Set problem ::
Find all the lines with "joints" and gather them.

Dataset extract ::
_ _ _ _
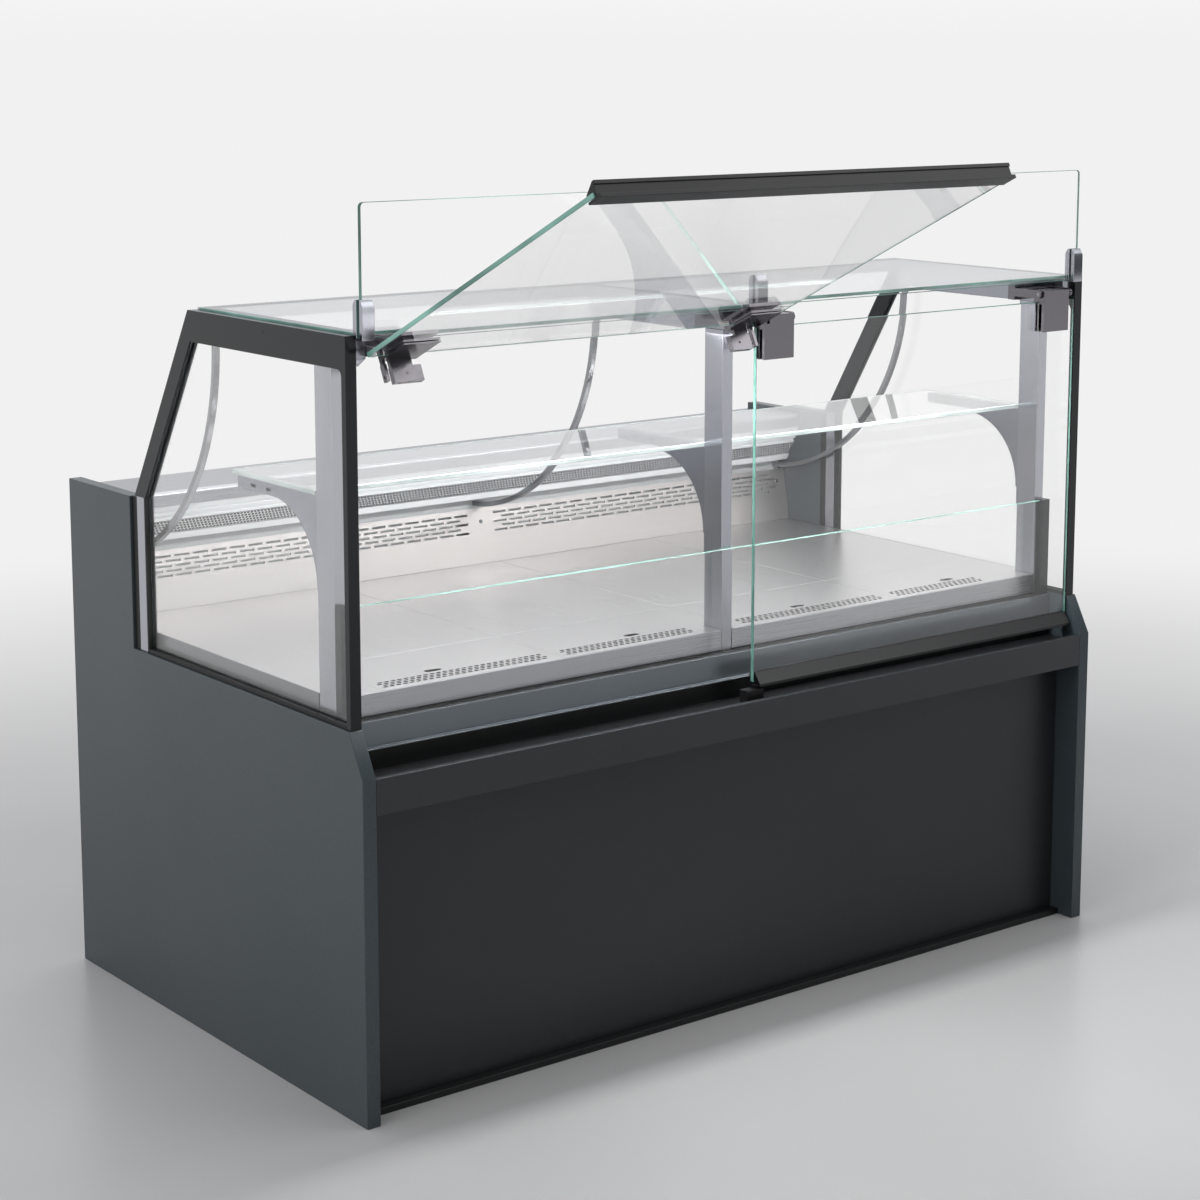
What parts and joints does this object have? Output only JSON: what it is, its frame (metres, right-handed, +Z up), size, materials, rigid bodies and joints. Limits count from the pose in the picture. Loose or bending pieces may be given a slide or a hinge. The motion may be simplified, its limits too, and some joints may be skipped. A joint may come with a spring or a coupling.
{
  "type": "refrigerated deli case",
  "caption": "Long glass-fronted chilled serve-over counter on a solid base, with flip-up front panes, glass shelf, perforated deck and rear worktop.",
  "frame": {"origin": "centre of the whole object's box, left pane raised, at floor level", "axes": "+Z up, X along the length, +Y from the customer's side to the operator's side"},
  "size_m": [1.72, 1.5996, 1.5749],
  "materials": {
    "laminate": "satin wood-grain laminate, dark blue-grey",
    "front_laminate": "satin laminate, dark blue-grey",
    "frame_paint": "satin paint, dark grey",
    "ledge_paint": "satin paint, blue-grey",
    "black_plastic": "matt black",
    "rubber": "matt black",
    "stainless": "brushed along its length",
    "deck_steel": "fine brushed",
    "galvanised": "galvanised, dull",
    "white_sheet": "white-grey powder coat",
    "rear_paint": "grey powder coat",
    "aluminium": "brushed anodised",
    "chrome": "polished",
    "hinge_metal": "satin, slightly warm",
    "glass": "clear, green edges",
    "copper": "bare copper",
    "green_plastic": "glossy",
    "tube_light": "opal white"
  },
  "bodies": {
    "case": {"end_panel_left": "laminate", "end_panel_right": "laminate", "base_frame": "galvanised", "levelling_feet": "black_plastic", "plinth_strip": "black_plastic", "fascia_band": "front_laminate", "front_panel": "front_laminate", "sill_ledge": "ledge_paint", "rest_channel": "black_plastic", "thermal_break": "black_plastic", "front_lip": "stainless", "tank": "white_sheet", "rear_panel": "rear_paint", "worktop": "stainless", "outlet_cover": "stainless", "honeycomb": "front_laminate", "duct_panel": "stainless", "duct_screws": "chrome", "tray_rails": "galvanised", "side_linings": "stainless", "front_trays": "deck_steel", "rear_trays": "deck_steel", "return_grilles": "deck_steel", "fan_plate": "galvanised", "fan_motors": "black_plastic", "evaporator_fins": "aluminium", "evaporator_tubes": "copper", "drain_outlet": "galvanised", "terminal_box": "black_plastic", "controller": "black_plastic", "columns": "aluminium", "top_arms": "aluminium", "shelf_brackets": "aluminium", "rear_supports": "chrome", "rear_rail": "aluminium", "light_tube": "tube_light", "side_frame_left": "frame_paint", "side_frame_right": "frame_paint", "side_posts": "aluminium", "rubber_parts": "rubber", "side_glass_left": "glass", "side_glass_right": "glass", "shelf_glass": "glass", "top_glass": "glass", "upstand_glass": "glass", "upstand_clamps": "aluminium", "riser_glass": "glass", "riser_holders": "frame_paint", "hinge_brackets": "hinge_metal", "hinge_pins": "chrome"},
    "left_pane": {"left_pane_glass": "glass", "left_pane_fittings": "hinge_metal", "left_pane_handle": "frame_paint"},
    "right_pane": {"right_pane_glass": "glass", "right_pane_fittings": "hinge_metal", "right_pane_handle": "frame_paint"},
    "fan_left": {"fan_left": "black_plastic"},
    "fan_centre": {"fan_centre": "black_plastic"},
    "fan_right": {"fan_right": "black_plastic"},
    "light_switch": {"light_switch": "green_plastic"}
  },
  "joints": [
    {"name": "left_pane_hinge", "type": "hinge", "parent": "case", "child": "left_pane", "pos_m": [-0.417, -0.18417, 1.277], "axis": [1, 0, 0], "range_deg": [0, 115.5]},
    {"name": "right_pane_hinge", "type": "hinge", "parent": "case", "child": "right_pane", "pos_m": [0.417, -0.18417, 1.277], "axis": [1, 0, 0], "range_deg": [-115.5, 0]},
    {"name": "fan_left_spin", "type": "hinge", "parent": "case", "child": "fan_left", "pos_m": [-0.5004, 0.09583, 0.484], "axis": [0, 1, 0], "continuous": true},
    {"name": "fan_centre_spin", "type": "hinge", "parent": "case", "child": "fan_centre", "pos_m": [0, 0.09583, 0.484], "axis": [0, 1, 0], "continuous": true},
    {"name": "fan_right_spin", "type": "hinge", "parent": "case", "child": "fan_right", "pos_m": [0.5004, 0.09583, 0.484], "axis": [0, 1, 0], "continuous": true},
    {"name": "light_switch_rocker", "type": "hinge", "parent": "case", "child": "light_switch", "pos_m": [0.704, 0.77783, 0.847], "axis": [1, 0, 0], "range_deg": [0, 16]}
  ]
}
_ _ _ _
Problem solution ::
What parts and joints does this object have? Output only JSON: what it is, its frame (metres, right-handed, +Z up), size, materials, rigid bodies and joints. Limits count from the pose in the picture. Loose or bending pieces may be given a slide or a hinge. The motion may be simplified, its limits too, and some joints may be skipped. A joint may come with a spring or a coupling.
  "joints": [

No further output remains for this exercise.